While the first two sites on our list were rural, not all gardens are. Take the Atlanta Botanical Garden, for instance. This urban retreat invites visitors to take a step away from city life and provides the opportunity to connect with nature.

This botanical garden dedicates itself to conserving endangered native plants and research.

Pathways direct you through the sites, where you will engage with meticulously-kept flowers, trees, and shrubs. Besides nature, you’ll also find open-air sculptures and art exhibits. Finally, you can make nature-inspired music.

This garden has a very whimsical feeling to it.

Besides that main garden in Atlanta, they offer a smaller (but still super-nice) satellite site in Gainesville, Georgia. You must have tickets to tour either site.

Find whimsical displays at the Atlanta Botanical Gardens.

4 – Naples Botanical Garden | Naples, Florida

You might think of giant mouse characters and sandy beaches when you think of Florida. But you can escape the busyness of Orlando and the crowded beaches and escape to several natural retreats. The Naples Botanical Garden is one such getaway.

Florida’s heat and humidity make the perfect environment for show-stopping tropical flowers and trees–and this destination will not disappoint!

Your visit starts at the Chabraja Visitor Center, a building made following sustainable building practices. Not only does the visitor center offer a reprieve from the sunshine, but it’s also a feast for the senses. Builders reclaimed ancient cypress trees from the river bottom for materials.

Exhibits throughout the gardens pay homage to other tropical climates. You’ll find the Bali-inspired Asian garden, a Caribbean display, and a grove of lush tropical orchids.

Their website recommends advance ticket purchases due to popularity.

Naples Botanical Garden

5 – Chicago Botanic Garden | Chicago, Illinois

You’ll find the Chicago Botanic Garden just outside of the city in Glencoe, Illinois. You can discover beautiful displays of flowers, native plants, and pollinators there.

This garden reconnects visitors to the early days of Illinois as a prairie settlement. Besides offering lovely, informal displays that harken back to the early culture of the area.

Native prairie species dot the exhibits, likely many of the same plants the indigenous people who first inhabited the area would have seen. They also include a food garden and heritage garden that the later settlers would plant to nourish their families in this area that was once a frontier. The many nature areas remind one of how far the region has come.

In addition to the more casual exhibits, you can visit the more formal Japanese garden or rose garden.

Finally, the Chicago Botanic Garden plans “lightscape” events, lighting up the gardens for nighttime visitors. The enchanting light displays draw visitors from all around the country.

The tickets are affordably priced, and you can purchase them online.

Chicago Botanic Gardens offers natural prairie exhibits and formal gardens–something for everyone!

6 – Betty Ford Alpine Gardens | Vail, Colorado

Most visit Vail, Colorado, for the ski resorts.

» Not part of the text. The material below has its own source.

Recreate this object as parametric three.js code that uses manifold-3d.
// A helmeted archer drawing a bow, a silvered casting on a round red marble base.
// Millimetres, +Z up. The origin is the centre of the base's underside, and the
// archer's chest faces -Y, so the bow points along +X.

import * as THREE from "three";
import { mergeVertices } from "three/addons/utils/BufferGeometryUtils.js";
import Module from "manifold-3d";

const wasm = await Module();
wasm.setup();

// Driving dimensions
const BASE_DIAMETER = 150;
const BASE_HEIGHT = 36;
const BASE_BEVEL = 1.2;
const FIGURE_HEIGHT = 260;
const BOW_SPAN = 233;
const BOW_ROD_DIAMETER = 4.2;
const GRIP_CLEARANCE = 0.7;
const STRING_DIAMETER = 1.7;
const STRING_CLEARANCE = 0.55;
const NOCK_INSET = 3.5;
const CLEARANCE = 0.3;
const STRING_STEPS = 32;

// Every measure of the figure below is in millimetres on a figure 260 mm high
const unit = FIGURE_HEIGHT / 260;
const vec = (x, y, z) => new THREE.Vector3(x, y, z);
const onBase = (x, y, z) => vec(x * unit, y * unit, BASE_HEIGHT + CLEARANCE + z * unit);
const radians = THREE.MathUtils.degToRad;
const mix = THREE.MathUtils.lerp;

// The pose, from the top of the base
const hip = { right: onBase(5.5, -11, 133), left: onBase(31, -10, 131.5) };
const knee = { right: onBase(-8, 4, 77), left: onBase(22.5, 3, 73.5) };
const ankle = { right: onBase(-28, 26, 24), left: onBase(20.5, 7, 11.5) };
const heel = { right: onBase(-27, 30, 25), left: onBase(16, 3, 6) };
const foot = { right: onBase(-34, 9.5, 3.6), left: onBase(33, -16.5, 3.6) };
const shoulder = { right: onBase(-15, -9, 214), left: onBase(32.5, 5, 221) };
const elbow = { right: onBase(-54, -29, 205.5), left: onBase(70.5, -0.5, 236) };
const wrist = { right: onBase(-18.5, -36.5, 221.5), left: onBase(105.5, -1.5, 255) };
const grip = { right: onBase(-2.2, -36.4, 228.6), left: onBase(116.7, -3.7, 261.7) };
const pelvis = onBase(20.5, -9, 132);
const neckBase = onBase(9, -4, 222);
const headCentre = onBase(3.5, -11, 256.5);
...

On the other hand, warm-weather visitors flock to Vail to escape city life and see the Betty Ford Alpine Gardens. The 38th First Lady of the United States, Betty Ford, enjoyed gardening and often recalled working in the garden with her mother. Also, she proudly explained that she passed on her green thumb to her children and grandkids.

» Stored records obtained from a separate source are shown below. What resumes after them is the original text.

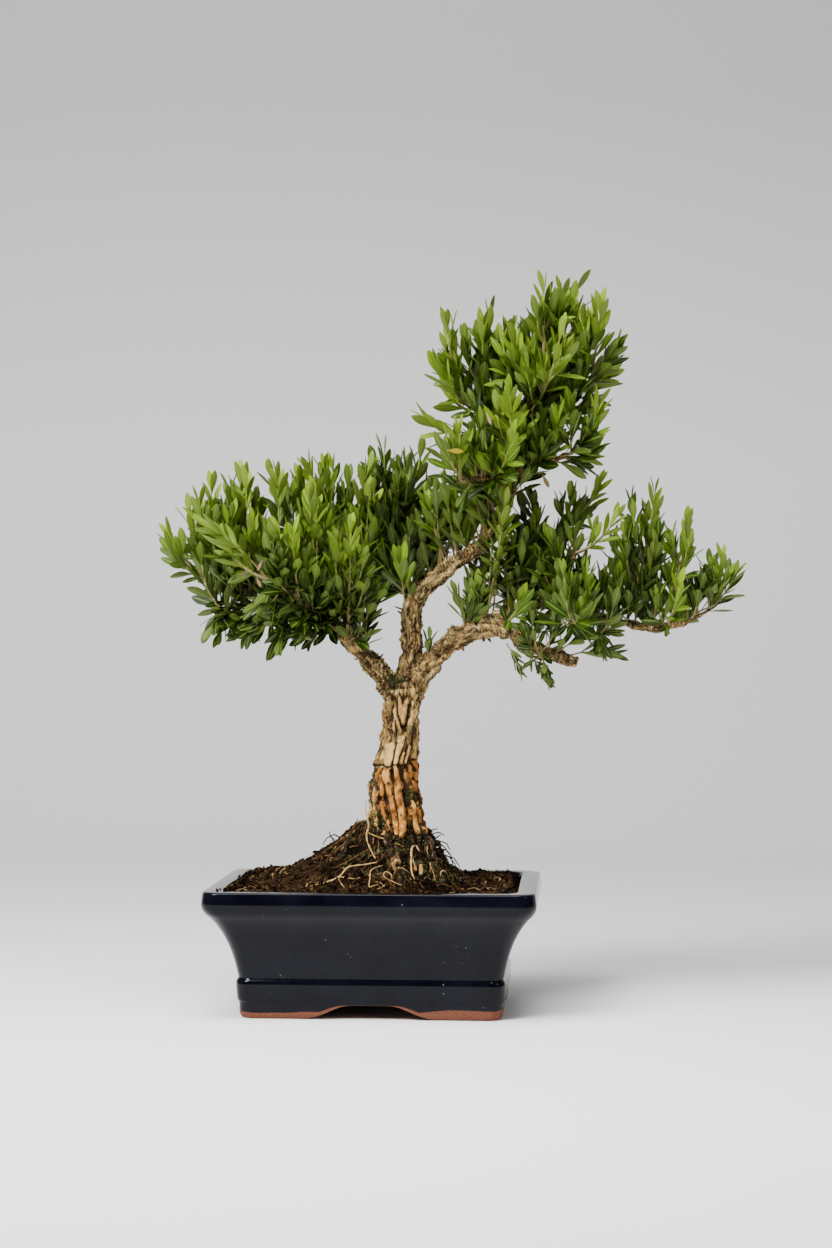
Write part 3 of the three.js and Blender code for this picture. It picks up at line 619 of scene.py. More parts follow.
# Pale roots: washed bare wood-coloured roots that lie over the front of the heap, some of them looped or
# forked. They grow out of the trunk's foot. Each is its thickness, its tone and its places.
PALE_ROOTS = [
    (0.75, 0.95, [(-6.6, -13, 140.6), (-6.6, -14, 132), (-4.4, -17, 124.5), (-5.6, -23.7, 117.6),
                  (-3.1, -31, 111), (2.7, -41, 102.6)]),
    (0.55, 0.85, [(-5.2, -20, 119.8), (2.6, -25.4, 117.2), (11.1, -28.8, 115), (19.9, -31.6, 111.4)]),
    (0.85, 0.92, [(30.1, -29, 108.3), (27.6, -27.8, 111.6), (25.4, -30.6, 110.3), (25.4, -39.2, 102.6),
                  (26.5, -46, 95.8), (28.7, -49.6, 91.4)]),
    (0.55, 0.85, [(37.5, -31.7, 100.8), (38, -34.8, 98.2), (39.9, -37, 95), (41.9, -41.5, 90)]),
    (0.45, 0.8, [(38, -34.8, 98.2), (37.8, -38.5, 95.5), (37.4, -42, 93)]),
    (0.5, 0.85, [(7.1, -44, 100), (3.8, -44.6, 99.2), (-0.6, -46.6, 96.8), (-0.5, -51.4, 92.2),
                 (-0.3, -56.6, 87.2), (4.1, -55.8, 88.4), (8, -54.6, 89.6)]),
    (0.45, 0.8, [(5, -58.6, 86), (8.3, -57.8, 87), (10, -56, 88.6)]),
    (0.45, 0.9, [(13.2, -52, 92.4), (13.4, -50.2, 94.4), (10, -48.2, 96.2), (8.2, -49.2, 95),
                 (9.5, -51.6, 92.8), (14.9, -54.2, 90.3), (20.6, -55.6, 88.2)]),
    (0.7, 0.95, [(-27.2, -47.4, 89.4), (-20.8, -45.6, 93.2), (-18.2, -42.9, 96.4), (-15, -41.2, 98.8),
                 (-5.7, -42.3, 100.2), (2.8, -41.4, 101.8)]),
    (0.55, 0.9, [(-40.6, -46.4, 86.4), (-31.2, -47.6, 88.6), (-21.3, -46.6, 92.2), (-15.4, -48.5, 92),
                 (-10.6, -50.4, 91.6), (-7.2, -49.8, 92.6)]),
    (0.5, 0.8, [(-22, -46.6, 91.6), (-19.5, -51, 88.4), (-17, -55, 86.4)]),
    (0.6, 0.7, [(21.2, -24, 118.6), (18.6, -26.4, 117.4), (16, -27.8, 116)]),
    (0.5, 0.75, [(-3, -37, 105.4), (2, -36, 107), (6.5, -34.4, 109)]),
    (0.45, 0.7, [(-2, -30, 110.6), (-12, -33, 104.6), (-20, -36.4, 100.4), (-26, -38, 97.4)]),
]
pale = Strands()


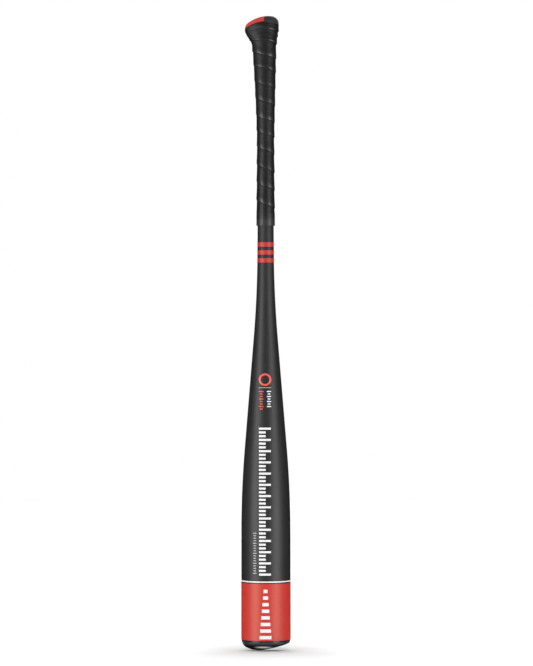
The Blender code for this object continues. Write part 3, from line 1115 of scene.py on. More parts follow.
@dataclass(frozen=True)
class EndCap:
    """The glossy cap: drafted side, round corner, bevel and flat, pared on a slant towards +X.

    Attributes:
        tube: The tube that the cap is set into.
        gap: The gap to the tube's mouth and bore, and around the bond ring.
        inset: How much smaller than the tube's mouth the rim is.
        rim_height: Height of the straight rim.
        rim_edge: Width of its softened upper edge.
        corner_radius: Radius of the corner of side and bevel before it is rounded.
        corner_reach: How far from the corner its rounding starts on both sides.
        flat_radius: Radius of the flat bottom.
        bevel: The bevel's angle to the floor.
        wall: Thickness of the cap.
        skirt_length: How far the skirt stands up into the tube.
        slant: The slanted face's angle to the floor.
        slant_start_x: Where the slanted face leaves the floor.
        softness: Height over which the slanted face's edge is rounded.
        ring_z: The bond ring's lower edge.
        ring_height: Its height.
        ring_thickness: Its thickness.
        pocket_step: Height of the pocket's row over its bevel.
        crease_angle: How sharp an edge stays sharp, in degrees.
    """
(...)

The Vail Alpine Foundation established this garden in 1985 to conserve the high country native plant species. The location near the Gerald R. Ford Amphitheater made perfect sense for the tribute to Mrs. Ford.

The gardens feature four distinct zones that highlight Rocky Mountain high-altitude species: a Children’s Garden; Perennial Garden; Mountain Meditation Garden; and Rock Garden. The natural setting is relaxing, serene, and totally relaxing.

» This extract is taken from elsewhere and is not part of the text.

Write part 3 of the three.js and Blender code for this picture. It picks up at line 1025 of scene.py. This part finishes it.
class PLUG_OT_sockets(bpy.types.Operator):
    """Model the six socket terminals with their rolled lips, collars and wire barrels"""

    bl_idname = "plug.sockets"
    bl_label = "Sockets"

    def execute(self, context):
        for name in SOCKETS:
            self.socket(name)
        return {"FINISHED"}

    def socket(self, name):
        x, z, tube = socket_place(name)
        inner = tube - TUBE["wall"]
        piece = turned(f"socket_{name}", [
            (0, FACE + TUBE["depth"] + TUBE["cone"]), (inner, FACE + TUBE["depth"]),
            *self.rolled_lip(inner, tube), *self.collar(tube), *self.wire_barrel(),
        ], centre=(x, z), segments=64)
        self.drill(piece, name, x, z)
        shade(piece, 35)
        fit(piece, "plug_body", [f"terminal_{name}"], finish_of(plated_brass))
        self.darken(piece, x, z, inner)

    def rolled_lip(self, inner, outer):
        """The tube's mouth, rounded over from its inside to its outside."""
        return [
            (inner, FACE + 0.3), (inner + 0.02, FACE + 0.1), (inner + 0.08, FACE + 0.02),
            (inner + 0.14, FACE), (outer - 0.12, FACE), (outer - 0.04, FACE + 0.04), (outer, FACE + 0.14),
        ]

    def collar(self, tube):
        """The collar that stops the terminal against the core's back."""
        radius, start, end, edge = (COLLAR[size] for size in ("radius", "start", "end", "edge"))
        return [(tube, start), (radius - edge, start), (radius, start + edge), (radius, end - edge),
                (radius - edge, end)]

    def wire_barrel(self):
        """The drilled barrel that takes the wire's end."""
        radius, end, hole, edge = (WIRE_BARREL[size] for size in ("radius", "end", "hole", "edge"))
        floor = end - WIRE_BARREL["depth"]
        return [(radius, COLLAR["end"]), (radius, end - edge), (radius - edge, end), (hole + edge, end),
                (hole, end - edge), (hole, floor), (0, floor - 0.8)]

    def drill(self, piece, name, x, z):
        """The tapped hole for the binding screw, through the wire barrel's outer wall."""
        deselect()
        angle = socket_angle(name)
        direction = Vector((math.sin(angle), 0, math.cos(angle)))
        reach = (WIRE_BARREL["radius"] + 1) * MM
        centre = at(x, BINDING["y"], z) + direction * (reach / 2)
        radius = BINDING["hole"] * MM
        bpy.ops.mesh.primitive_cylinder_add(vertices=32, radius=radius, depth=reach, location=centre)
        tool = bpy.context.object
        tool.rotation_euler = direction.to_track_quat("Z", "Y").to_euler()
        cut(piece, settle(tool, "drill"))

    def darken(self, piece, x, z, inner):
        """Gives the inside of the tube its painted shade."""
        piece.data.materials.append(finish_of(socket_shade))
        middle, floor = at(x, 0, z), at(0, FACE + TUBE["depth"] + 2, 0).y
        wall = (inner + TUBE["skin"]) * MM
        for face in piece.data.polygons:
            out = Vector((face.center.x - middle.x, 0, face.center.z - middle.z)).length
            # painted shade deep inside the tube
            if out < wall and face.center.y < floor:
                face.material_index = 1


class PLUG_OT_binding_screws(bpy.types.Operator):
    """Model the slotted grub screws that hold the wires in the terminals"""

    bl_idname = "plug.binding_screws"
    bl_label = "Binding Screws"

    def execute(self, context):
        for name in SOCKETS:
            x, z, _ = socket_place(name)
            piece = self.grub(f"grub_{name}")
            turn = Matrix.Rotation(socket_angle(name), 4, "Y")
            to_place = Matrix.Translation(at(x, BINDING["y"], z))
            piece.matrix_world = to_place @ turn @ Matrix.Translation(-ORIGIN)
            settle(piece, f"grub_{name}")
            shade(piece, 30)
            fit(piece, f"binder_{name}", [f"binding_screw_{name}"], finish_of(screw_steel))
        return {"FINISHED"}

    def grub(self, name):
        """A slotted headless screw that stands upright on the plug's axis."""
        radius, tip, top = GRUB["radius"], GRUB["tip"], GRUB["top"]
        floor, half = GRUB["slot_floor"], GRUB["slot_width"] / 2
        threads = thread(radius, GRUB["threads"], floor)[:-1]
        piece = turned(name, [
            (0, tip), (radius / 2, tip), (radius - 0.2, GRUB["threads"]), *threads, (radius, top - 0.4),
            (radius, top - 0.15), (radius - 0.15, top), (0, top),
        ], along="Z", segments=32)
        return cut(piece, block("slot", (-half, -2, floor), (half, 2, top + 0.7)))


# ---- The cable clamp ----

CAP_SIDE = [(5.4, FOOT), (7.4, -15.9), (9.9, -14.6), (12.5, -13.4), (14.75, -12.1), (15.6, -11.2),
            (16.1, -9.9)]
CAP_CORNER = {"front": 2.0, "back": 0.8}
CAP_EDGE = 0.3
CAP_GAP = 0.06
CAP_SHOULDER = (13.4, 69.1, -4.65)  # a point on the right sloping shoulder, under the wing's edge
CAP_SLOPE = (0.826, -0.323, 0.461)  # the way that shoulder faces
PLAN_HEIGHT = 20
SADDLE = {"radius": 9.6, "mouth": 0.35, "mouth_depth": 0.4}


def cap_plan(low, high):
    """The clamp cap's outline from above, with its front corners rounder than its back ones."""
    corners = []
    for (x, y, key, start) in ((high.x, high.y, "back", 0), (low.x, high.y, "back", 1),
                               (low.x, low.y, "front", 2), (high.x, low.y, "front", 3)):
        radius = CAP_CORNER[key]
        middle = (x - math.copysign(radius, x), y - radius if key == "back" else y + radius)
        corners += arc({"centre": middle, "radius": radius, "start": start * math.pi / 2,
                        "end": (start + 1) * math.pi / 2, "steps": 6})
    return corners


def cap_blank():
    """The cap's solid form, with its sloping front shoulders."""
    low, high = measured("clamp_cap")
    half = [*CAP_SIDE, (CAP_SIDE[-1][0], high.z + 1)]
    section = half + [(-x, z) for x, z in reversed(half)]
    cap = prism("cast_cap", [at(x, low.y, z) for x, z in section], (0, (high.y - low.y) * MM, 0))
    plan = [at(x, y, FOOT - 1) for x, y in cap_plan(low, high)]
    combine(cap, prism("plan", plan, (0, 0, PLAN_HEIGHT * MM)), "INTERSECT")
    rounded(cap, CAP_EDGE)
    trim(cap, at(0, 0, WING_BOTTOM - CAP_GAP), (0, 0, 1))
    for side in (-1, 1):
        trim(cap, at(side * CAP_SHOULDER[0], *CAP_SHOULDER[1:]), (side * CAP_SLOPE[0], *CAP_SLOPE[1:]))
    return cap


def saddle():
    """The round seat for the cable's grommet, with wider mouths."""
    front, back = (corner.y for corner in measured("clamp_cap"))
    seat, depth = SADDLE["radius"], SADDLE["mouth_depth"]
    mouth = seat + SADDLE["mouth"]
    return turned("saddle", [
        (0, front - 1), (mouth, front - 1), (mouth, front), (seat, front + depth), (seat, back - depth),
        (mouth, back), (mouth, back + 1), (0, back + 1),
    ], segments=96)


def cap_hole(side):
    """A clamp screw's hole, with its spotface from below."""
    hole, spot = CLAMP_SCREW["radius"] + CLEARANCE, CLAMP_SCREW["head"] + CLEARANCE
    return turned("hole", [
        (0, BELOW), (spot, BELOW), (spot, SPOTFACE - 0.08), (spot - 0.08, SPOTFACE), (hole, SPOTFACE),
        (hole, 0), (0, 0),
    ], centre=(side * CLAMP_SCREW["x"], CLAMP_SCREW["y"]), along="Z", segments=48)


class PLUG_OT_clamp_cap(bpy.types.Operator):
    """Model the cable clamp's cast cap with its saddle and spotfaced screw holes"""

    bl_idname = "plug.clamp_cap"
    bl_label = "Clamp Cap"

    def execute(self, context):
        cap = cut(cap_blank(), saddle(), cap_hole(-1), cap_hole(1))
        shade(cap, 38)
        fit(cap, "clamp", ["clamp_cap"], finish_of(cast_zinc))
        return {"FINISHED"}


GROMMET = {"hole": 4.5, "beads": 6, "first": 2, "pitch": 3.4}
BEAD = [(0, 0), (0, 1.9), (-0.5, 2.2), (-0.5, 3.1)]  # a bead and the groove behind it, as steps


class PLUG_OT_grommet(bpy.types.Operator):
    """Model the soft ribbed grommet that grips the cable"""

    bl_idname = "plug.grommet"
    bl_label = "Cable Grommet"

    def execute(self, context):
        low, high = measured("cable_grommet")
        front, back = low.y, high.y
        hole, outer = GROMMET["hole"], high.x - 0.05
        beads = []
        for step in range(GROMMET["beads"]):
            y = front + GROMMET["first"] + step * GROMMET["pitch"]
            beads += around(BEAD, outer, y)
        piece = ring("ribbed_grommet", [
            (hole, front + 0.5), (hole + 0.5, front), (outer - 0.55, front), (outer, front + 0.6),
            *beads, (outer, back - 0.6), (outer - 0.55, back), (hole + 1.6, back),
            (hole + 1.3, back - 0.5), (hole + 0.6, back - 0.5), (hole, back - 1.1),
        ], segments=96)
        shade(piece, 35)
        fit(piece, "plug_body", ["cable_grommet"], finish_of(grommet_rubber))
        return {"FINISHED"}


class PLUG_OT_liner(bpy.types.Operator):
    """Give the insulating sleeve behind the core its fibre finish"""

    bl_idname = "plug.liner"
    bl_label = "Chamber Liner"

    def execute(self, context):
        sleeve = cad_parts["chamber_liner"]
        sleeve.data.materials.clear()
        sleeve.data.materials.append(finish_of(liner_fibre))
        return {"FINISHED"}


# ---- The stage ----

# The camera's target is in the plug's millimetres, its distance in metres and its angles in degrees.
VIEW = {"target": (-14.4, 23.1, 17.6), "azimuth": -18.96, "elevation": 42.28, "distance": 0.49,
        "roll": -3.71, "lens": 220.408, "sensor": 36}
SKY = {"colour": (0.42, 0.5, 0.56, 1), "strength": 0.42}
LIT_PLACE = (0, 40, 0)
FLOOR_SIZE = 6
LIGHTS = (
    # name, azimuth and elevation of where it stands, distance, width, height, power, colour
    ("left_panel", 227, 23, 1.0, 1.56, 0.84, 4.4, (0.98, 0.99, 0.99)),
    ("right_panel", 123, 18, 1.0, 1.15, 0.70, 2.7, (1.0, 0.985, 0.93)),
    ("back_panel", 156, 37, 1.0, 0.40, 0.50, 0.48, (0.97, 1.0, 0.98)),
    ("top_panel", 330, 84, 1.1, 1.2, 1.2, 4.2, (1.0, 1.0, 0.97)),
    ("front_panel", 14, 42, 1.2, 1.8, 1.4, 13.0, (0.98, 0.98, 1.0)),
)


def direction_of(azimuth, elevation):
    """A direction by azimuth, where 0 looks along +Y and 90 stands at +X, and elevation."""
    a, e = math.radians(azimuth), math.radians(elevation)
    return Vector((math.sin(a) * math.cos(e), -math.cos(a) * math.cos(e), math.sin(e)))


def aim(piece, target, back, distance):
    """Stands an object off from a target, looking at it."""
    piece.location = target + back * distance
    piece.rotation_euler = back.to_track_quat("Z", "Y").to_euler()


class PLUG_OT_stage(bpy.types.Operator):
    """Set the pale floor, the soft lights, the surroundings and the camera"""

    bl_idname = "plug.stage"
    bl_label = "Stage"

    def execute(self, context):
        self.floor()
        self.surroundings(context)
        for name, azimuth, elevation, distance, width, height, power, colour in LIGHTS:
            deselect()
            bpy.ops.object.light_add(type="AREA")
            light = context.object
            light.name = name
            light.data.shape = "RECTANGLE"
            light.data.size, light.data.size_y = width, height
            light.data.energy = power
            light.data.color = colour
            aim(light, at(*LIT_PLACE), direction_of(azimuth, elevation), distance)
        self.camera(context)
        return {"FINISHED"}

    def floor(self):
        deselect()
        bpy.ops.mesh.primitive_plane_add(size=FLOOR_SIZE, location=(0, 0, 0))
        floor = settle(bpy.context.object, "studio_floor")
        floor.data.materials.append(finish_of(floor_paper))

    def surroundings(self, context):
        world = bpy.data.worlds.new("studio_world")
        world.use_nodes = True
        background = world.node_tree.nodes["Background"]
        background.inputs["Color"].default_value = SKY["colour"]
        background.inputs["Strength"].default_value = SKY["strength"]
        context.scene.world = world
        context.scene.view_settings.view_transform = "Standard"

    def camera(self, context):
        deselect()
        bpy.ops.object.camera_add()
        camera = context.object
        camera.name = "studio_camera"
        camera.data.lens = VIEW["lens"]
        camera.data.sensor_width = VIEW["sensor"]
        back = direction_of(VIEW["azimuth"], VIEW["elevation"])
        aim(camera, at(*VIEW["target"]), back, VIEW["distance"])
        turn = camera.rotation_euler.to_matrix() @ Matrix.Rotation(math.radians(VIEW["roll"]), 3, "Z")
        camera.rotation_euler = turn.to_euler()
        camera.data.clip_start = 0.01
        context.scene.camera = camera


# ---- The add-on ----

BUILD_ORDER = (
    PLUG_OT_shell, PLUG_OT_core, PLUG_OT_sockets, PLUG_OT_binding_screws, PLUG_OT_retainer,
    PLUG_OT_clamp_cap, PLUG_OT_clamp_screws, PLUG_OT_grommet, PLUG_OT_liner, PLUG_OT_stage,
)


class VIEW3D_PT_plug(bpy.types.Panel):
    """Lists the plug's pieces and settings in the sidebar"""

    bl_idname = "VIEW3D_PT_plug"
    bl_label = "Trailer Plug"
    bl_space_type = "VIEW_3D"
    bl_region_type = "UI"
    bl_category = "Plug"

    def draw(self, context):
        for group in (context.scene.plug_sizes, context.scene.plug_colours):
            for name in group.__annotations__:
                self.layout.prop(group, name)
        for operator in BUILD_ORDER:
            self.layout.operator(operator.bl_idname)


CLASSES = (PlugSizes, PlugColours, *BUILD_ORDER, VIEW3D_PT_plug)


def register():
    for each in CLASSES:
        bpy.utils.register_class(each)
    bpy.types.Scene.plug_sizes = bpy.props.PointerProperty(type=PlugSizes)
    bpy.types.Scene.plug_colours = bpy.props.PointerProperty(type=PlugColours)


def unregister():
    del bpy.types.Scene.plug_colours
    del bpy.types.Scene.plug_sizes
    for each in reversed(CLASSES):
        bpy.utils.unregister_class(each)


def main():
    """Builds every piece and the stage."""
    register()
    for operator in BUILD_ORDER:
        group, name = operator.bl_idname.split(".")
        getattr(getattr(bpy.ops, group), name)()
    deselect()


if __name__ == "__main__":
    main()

Besides the beautiful gardens, you can attend one of the many educational programs in an alpine-inspired lodge. These informative programs help pass on Mrs. Ford’s commitment to gardening and conservation.

Although the Betty Ford Alpine Gardens do not charge an admission fee, you may make a donation to help support their efforts.

7 – Arizona Sonora Desert Museum | Tucson, Arizona

You will feel like you landed in another world when you check out the vistas at the Arizona Sonora Desert Museum.

Leave behind your preconceived notions about the desert being barren and lifeless. In fact, this botanical garden proves the total opposite is true!

The rambling pathways guide you through native cactus and other succulent species. You’ll see critters like lizards, many butterflies, and hummingbirds, as the garden serves as an oasis for these friends.

As the tall, stately Saguaro cactus plants bloom, a native to the Sonoran Desert, they show off rich and vivid colors. You will think that God came down to earth and painted them by hand.

In addition to the cactus and plant exhibits, the Desert Museum features a zoo, making this an excellent outing for families with children.

When I visited this magnificent garden, I went early in the day to avoid the hot afternoon sun. You can skip the ticket lines by purchasing your admission online. I personally found this location to be one of the most enjoyable experiences in my lifetime.

The Arizona Sonora Desert Museum and Zoo, Tucson, Arizona

The Takeaway: Visiting a Botanical Garden Makes an Affordable Getaway

These botanical gardens cost little to visit. Besides the few that we named here, you can find many similar sites around the entire country. They are everywhere, from small but charming county-run parks to large-scale programs run by big-money foundations.

So find a nearby botanical garden and get out and learn the lessons you can only learn from nature.